Mini Blog: 2 minutes with…Ross Drake

Mini Blog: 2 minutes with…Ross Drake

07 September 2013

Ross is next on our 'mini-blog' line up - and here's another dinner party I would love to be a fly on the wall at! 

Ross

1. What is your current role/job/position?   Paediatric Palliative Care and Pain Medicine Specialist at Starship Children’s Hospital, Auckland. I am also the Clinical Lead of the Paediatric Palliative Care National Clinical Network which is in its second year of formation.

I also participate on a number of other groups:        

  • Immediate Past-President of the NZ Pain Society
  • Chair of the Ministry of Health Palliative Care Advisory Group
  • Board Trustee of International Children’s Palliative Care Network – Asia-Pacific representative

2. How did you get into working in Pain Management?  My route to working in Pain Management was circuitous with my interest developing during my Paediatric Palliative Care fellowship.

I had identified Pain Management as an important part of my learning and in the first year of fellowship I spent 6-months with the Paediatric Pain Service at Starship and The Auckland Regional Pain Service at Auckland City Hospital working in acute and chronic pain management.

In my second fellowship year I had a 5-month secondment with the Symptom Control Team at Great Ormond Street Hospital in London with Ann Goldman, PPC Consultant, which included participation in the chronic pain clinic.

My final fellowship year was spent with the Pain and Palliative Care Service at the Children’s Hospital at Westmead in Sydney where part of my fellowship was devoted to the psychological management of chronic pain in children with the Consult Liaison Psychiatry Service.
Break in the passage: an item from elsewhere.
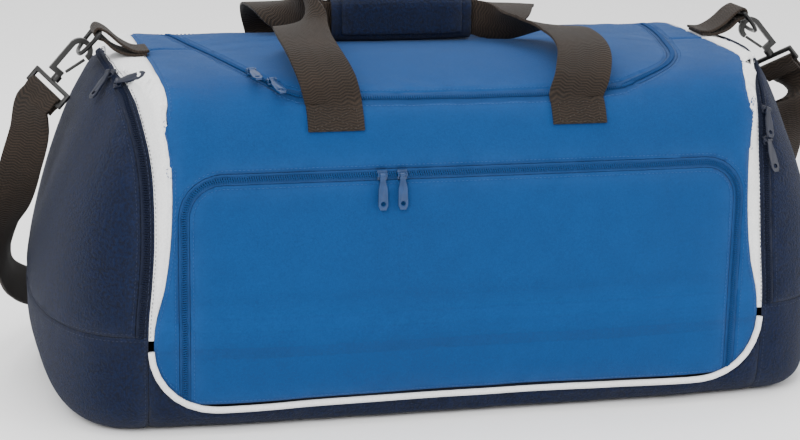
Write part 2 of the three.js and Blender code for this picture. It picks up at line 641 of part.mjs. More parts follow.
// A slider on the middle of the bag, where every section is the same, at x and y or z.
function middle(x, y, z) {
  const v = Math.abs(z - WAIST) / RISE;
  const n = new THREE.Vector3(0, Math.sign(y) * Math.abs(y / HALF_DEPTH) ** 3.8 * (RISE / HALF_DEPTH), v ** 3.8);
  return [new THREE.Vector3(x, y, z), n.normalize()];
}
const topZ = (y) => WAIST + RISE * (1 - Math.abs(y / HALF_DEPTH) ** 4.8) ** (1 / 4.8);
addSlider('main_left', ...middle(-187, -109, topZ(-109)), new THREE.Vector3(0.05, -1, -0.2), ROYAL_PLASTIC, -0.12);
addSlider('main_right', ...middle(-172, -127, topZ(-127)), new THREE.Vector3(0.15, -0.93, -0.35), ROYAL_PLASTIC, -0.2);
for (const [name, x] of [
  ['pocket_left', -82],
  ['pocket_right', -64],
])
  addSlider(name, ...middle(x, frontY(POCKET.top), POCKET.top), new THREE.Vector3(0, 0, -1), ROYAL_PLASTIC);
// The end zips: how far round the skin each slider sits, and which way its pull lies.
for (const [name, side, angle, towards] of [
  ['left_upper', -1, 77, [-0.62, -0.5, -0.6]],
  ['left_lower', -1, 69.5, [0.95, -0.25, -0.2]],
  ['right_upper', 1, 46, [-0.35, -0.2, -1]],
  ['right_lower', 1, 34, [0.1, -0.2, -1]],
]) {
  const a = THREE.MathUtils.degToRad(angle);
  let along = 1;
  while (Math.abs(skinPoint(side * along, a).x) - seamX(side, skinPoint(side * along, a).z) < END_DOOR.seam)
    along += 0.001;
  const at = skinPoint(side * along, a);
  addSlider(name, at, skinNormal(side * along, a), new THREE.Vector3(...towards), NAVY_PLASTIC);
}

export default bag;
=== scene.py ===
import json
import math

import bmesh
import bpy
import numpy as np
from bpy.props import FloatProperty, FloatVectorProperty, IntProperty, PointerProperty
from mathutils import Matrix, Vector, noise
from mathutils.bvhtree import BVHTree
from mathutils.kdtree import KDTree


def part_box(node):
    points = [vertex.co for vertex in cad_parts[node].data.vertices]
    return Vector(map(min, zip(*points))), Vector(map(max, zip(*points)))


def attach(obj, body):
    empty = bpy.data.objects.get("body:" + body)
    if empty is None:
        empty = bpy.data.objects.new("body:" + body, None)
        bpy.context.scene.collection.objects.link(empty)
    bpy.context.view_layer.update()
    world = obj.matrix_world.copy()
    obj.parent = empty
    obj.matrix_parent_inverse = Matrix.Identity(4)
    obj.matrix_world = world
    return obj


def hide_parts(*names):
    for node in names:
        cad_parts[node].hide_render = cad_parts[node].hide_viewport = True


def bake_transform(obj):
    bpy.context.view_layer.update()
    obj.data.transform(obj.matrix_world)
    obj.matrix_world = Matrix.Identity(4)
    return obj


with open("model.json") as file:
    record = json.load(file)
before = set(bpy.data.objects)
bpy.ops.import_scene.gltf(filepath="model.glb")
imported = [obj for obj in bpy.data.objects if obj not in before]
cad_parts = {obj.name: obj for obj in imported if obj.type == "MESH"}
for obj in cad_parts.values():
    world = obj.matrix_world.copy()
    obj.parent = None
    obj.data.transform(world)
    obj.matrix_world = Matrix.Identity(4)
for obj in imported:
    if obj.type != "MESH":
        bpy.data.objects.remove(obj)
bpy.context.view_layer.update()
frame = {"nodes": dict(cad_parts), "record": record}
NODES = frame["nodes"]
RECORD = frame["record"]

bl_info = {
    "name": "Duffel bag",
    "version": (1, 0, 0),
    "blender": (4, 5, 0),
    "location": "3D View > Sidebar > Duffel bag",
    "description": "Sews a large duffel bag onto its fixed frame",
    "category": "Object",
}

MM = 0.001
HOME = {node: body for body, nodes in RECORD["behaviour"]["bodies"].items() for node in nodes}
SLOT = {part["node"]: part["material_slot"] for part in RECORD["subparts"]}


# ------------------------------------------------------------------ sizes and colours
def length(name, text, default):
    return FloatProperty(name=name, description=text, default=default, unit="LENGTH", precision=5)


def colour(name, text, default):
    return FloatVectorProperty(
        name=name, description=text, default=default, subtype="COLOR", size=3, min=0, max=1
    )


class BagSizes(bpy.types.PropertyGroup):
    """The sizes a maker would change."""

    cell: length("Cloth cell", "Size of the cells that the panels are meshed in", 0.005)
    wall: length("Fabric wall", "Thickness of the padded fabric", 0.0024)
    dip: length("Seam dip", "How far a panel sinks where it is sewn", 0.0013)
    roll: length("Seam roll", "How wide the sinking at a seam is", 0.008)
    swell: length("Swell", "Most that the stuffed fabric may stand proud of its pattern", 0.0045)
    slack: length("Slack", "Depth of the soft hollows between the seams", 0.0034)
    webbing: length("Webbing", "Thickness of the handle and strap webbing", 0.0024)
    thread: length("Thread", "Thickness of the sewing thread", 0.0007)
    stitch: length("Stitch", "Length of one stitch with the space after it", 0.0038)
    tooth: length("Tooth pitch", "Distance from one zip tooth to the next", 0.0021)
    piping: length("Piping", "Radius of the round piping", 0.003)
    frames: IntProperty(name="Fill frames", description="Frames the filling is simulated for", default=20)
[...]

These experiences only heightened my interest and ensured my clinical work with children in chronic pain.

3. If you weren't working in Pain Management what would you be doing?  This question is relatively easy to answer as I am a Paediatrician first and foremost and specialist trained in Paediatric Palliative Care.

However, if I never went to medical school, which was almost the case, then I would most likely be undertaking some scientific endeavour. My initial degree was a Bachelor of Science in Physiology. Who knows maybe the enquiry would have been in some aspect of the neuroscience of pain.

4. If you could invite any 3 people to have dinner, who would you choose and why?  Well good food and wine needs the accompaniment of good conversation and I can think of no one better than having Billy Connelly at the table with boundless travel anecdotes and ribald humour.

The other two guests seated at the table would be Martha Stewart and Elle Macpherson. Martha as she has become a cooking hero of mine. I am a very recent and occasional viewer of the cooking channel and I have been taken by the calm ease with which she explains cooking and making it look achievable to an inept cook like me. It would also be a good opportunity to get a few tips and, after a few wines, hear about her incarceration for tax evasion. I could say Elle would provide insights into the fashion industry, life of a supermodel and running a successful business which are all true and very valid but more simply, Elle was my teenage poster girl.

5. What is the most important advance you hope will be made in Pain in the next ten years?  The most important advance I hope to be made in pain in the next ten years aside of the obvious finding a “panacea” is the more fundamental desire to see pain recognized in New Zealand as a serious health issue with appropriate resourcing of Pain Services. Extending this aspect, and very close to my heart, is that this recognition be extended to children and the needs of children in pain with a fair level of funding for this vulnerable group. The current resources for children are as close to non existent as they can be and are nothing short of appalling.